Within the past several years, composting has increased in popularity in the Twin Cities. The Minneapolis Food Council estimates that about 10 to 20% of residents currently compost and interest continues to grow.

 

 

Many groups are advocating for citywide composting programs. The Make Dirt Not Waste campaign is currently working to pass a 2016 streamlined waste plan for Saint Paul, including curbside collection and upstream waste reduction. In addition, the city has a zero waste by 2020 goal. (Minnesota as a whole aligns with the Urban Environmental Accords, which aim for zero waste by 2040.) Curbside collection programs are catching on throughout the metro area and more slowly in Greater Minnesota, in part because of counties offsetting of costs to encourage residents to compost. However, there are still ways that the Twin Cities can move forward.

Why Compost?
Composting reduces our carbon footprint. Waste sent to landfills produces methane, a greenhouse gas that is up to 21 times more potent than carbon dioxide. In fact, landfills are the single largest methane producers in the US. Composting is a methane-free process that diverts these greenhouse gases from our atmosphere.

This diverted waste stream helps home gardeners use environmentally friendly materials to grow plants, flowers, and vegetables. Some of these materials can also be used on Minnesota’s organic and commercial farms, although household waste isn’t ideal for most commercial scale composting.

Still, with US soils eroding 17 times as quickly as they can be regrown, according to Eureka Recycling, we need to examine every way possible to foster healthier soil that retains higher levels of water and nutrients.

In addition to these environmental benefits, composting forces individuals to think about the waste they produce, helping build an understanding about where food comes from and where our waste ends up. Composting connects individuals to the land.

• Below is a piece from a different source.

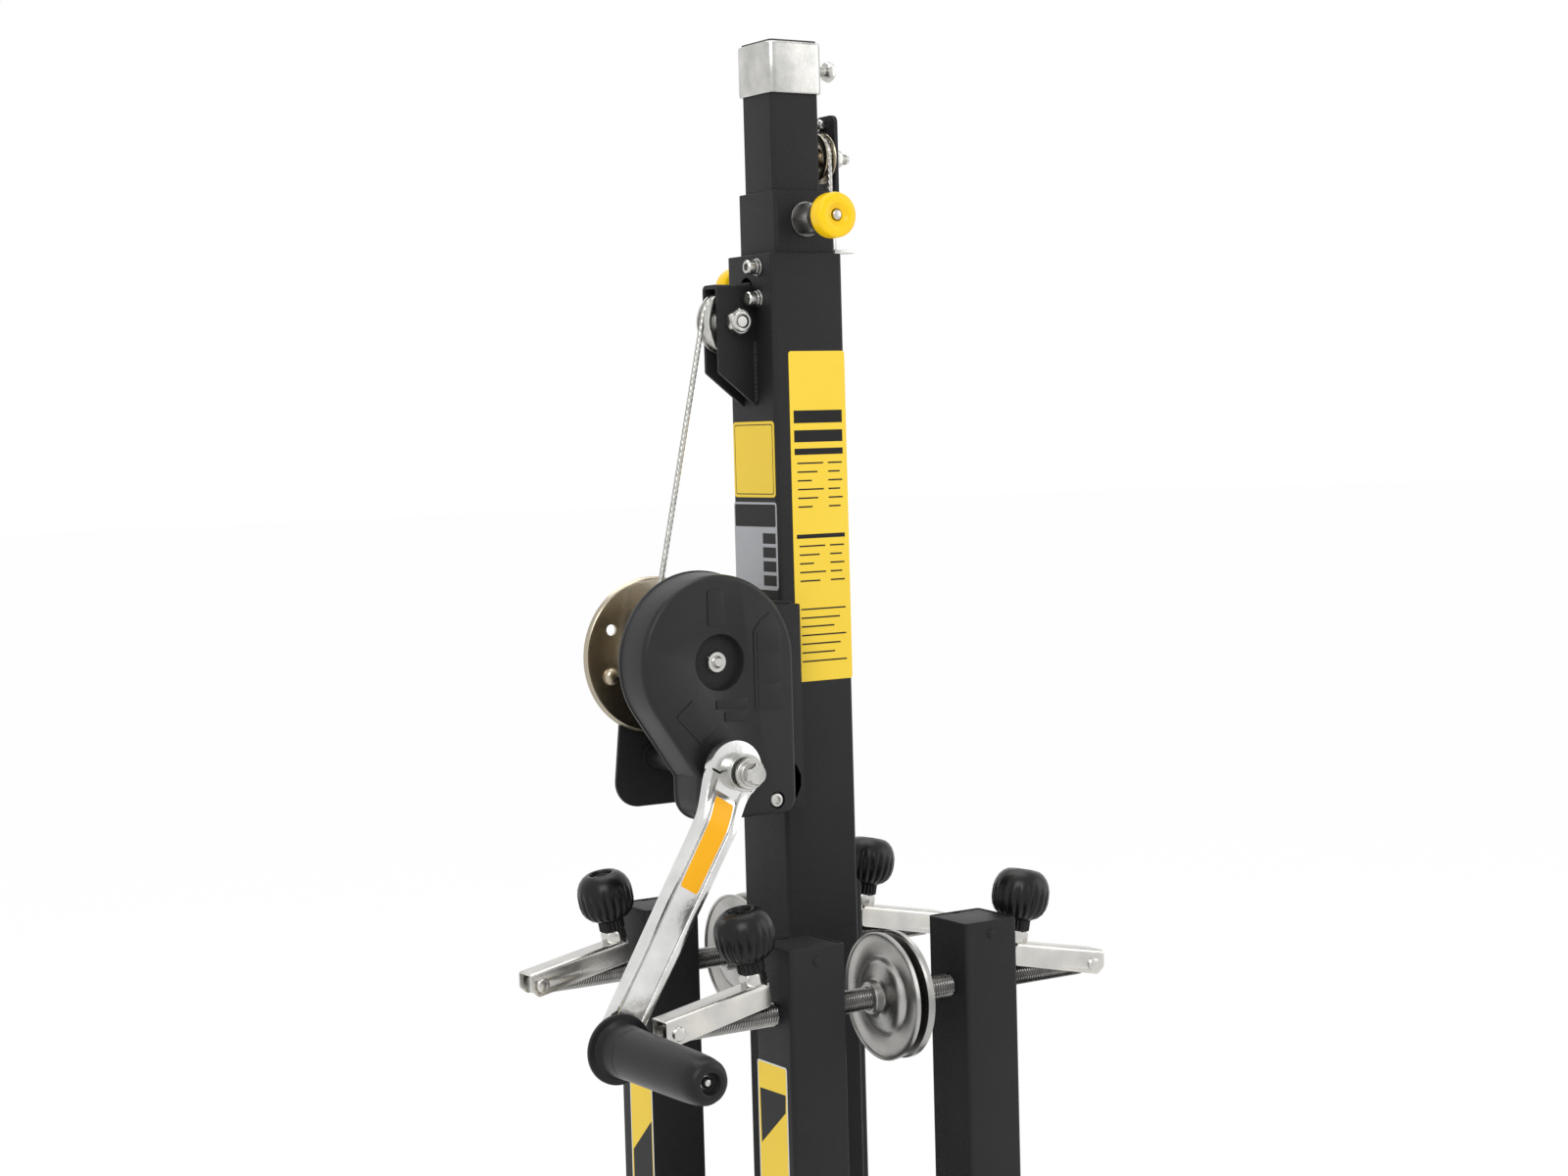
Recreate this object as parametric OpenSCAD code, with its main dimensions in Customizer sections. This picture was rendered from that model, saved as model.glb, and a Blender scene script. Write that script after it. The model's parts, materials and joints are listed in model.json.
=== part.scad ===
// Three-section lifting tower with a hand winch and four stored stabiliser legs.
// Millimetres. The origin is on the floor under the mast's axis, +Z is up the mast,
// +X is away from the winch and -Y is the side that the gear cover and the crank face.

/* [Mast] */
// Height of the closed tower, from the floor to the top of the inner mast
closed_height = 1590; // [1500:10:1700]
// Outside width of the outer mast tube
outer_w = 60; // [58:1:64]
// Outside width of the middle mast tube
mid_w = 50; // [50:0.5:51]
// Outside width of the inner mast tube
inner_w = 40; // [39.5:0.5:40.5]
// Wall of the mast tubes
mast_wall = 2; // [1.8:0.1:2.2]
// Corner radius of the mast tubes
mast_corner = 3; // [2:0.5:4]
// Length of inner mast that shows above the middle mast
inner_show = 106.4; // [100:1:120]
// Length of middle mast that shows above the outer mast
mid_show = 44.3; // [40:1:60]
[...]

As more cities across the nation increase their collection efforts, we can take note of some key lessons.

1. Expand infrastructure.
Only two commercial composting centers in the Twin Cities metro area have the capacity to compost large amounts of food. Despite the popularity of pilot programs ¬– more than half of Linden Hills households participate – neither St. Paul nor Minneapolis have implemented a citywide program, in part because of the lack of infrastructure. More composting sites, including commercial composting centers, neighborhood collectives, and backyard bins, are a primary need in the process. We also need to expand curbside pick-up, especially in low-income communities.

2. Simplify composting.
In order for composting to really catch on in the Twin Cities, it needs to be simple. Offering composting training and providing residents with free kitchen composting pails are two easy ways to encourage community involvement and enthusiasm.

3. Make it visible.
By increasing the visibility of composting, it will become commonplace in our community. Government buildings and facilities in particular should offer compost waste bins in addition to recycling and landfill cans. If composting is consistently an option, people will become accustomed to sorting their waste. Another possibility is encouraging households to put their compost heaps in their front yards, rather than their backyards. Social diffusion is powerful - individuals are more likely to compost if they see their neighbors doing it.

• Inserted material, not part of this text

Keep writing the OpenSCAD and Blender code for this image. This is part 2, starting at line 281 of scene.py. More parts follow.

4. Encourage businesses to compost.
While it is important to encourage households and individuals to compost, efforts should also focus on businesses and restaurants, which can produce a much higher volume of food scraps and other bio-waste. Organizations like Minnesota Waste Wise provide environmental sustainability consulting to help optimize a business’s sustainability efforts. Although these services are low-cost (and sometimes free) they remain underutilized.

5. Bring composting to schools.
Teaching young Minnesotans about their food has bolstered participation in composting. Further, it fosters a deeper understanding of environmental stewardship. We need a future of passionate young people who understand their connection to the land.

Success will not happen overnight. However, the environmental and social benefits of composting are worthy of our focus. Waste management needs to be a priority for legislators and community groups. By offering an easy to use system, investing in infrastructure, and teaching Minnesotans what goes into the compost bin, we will be on our way to a waste-wise city.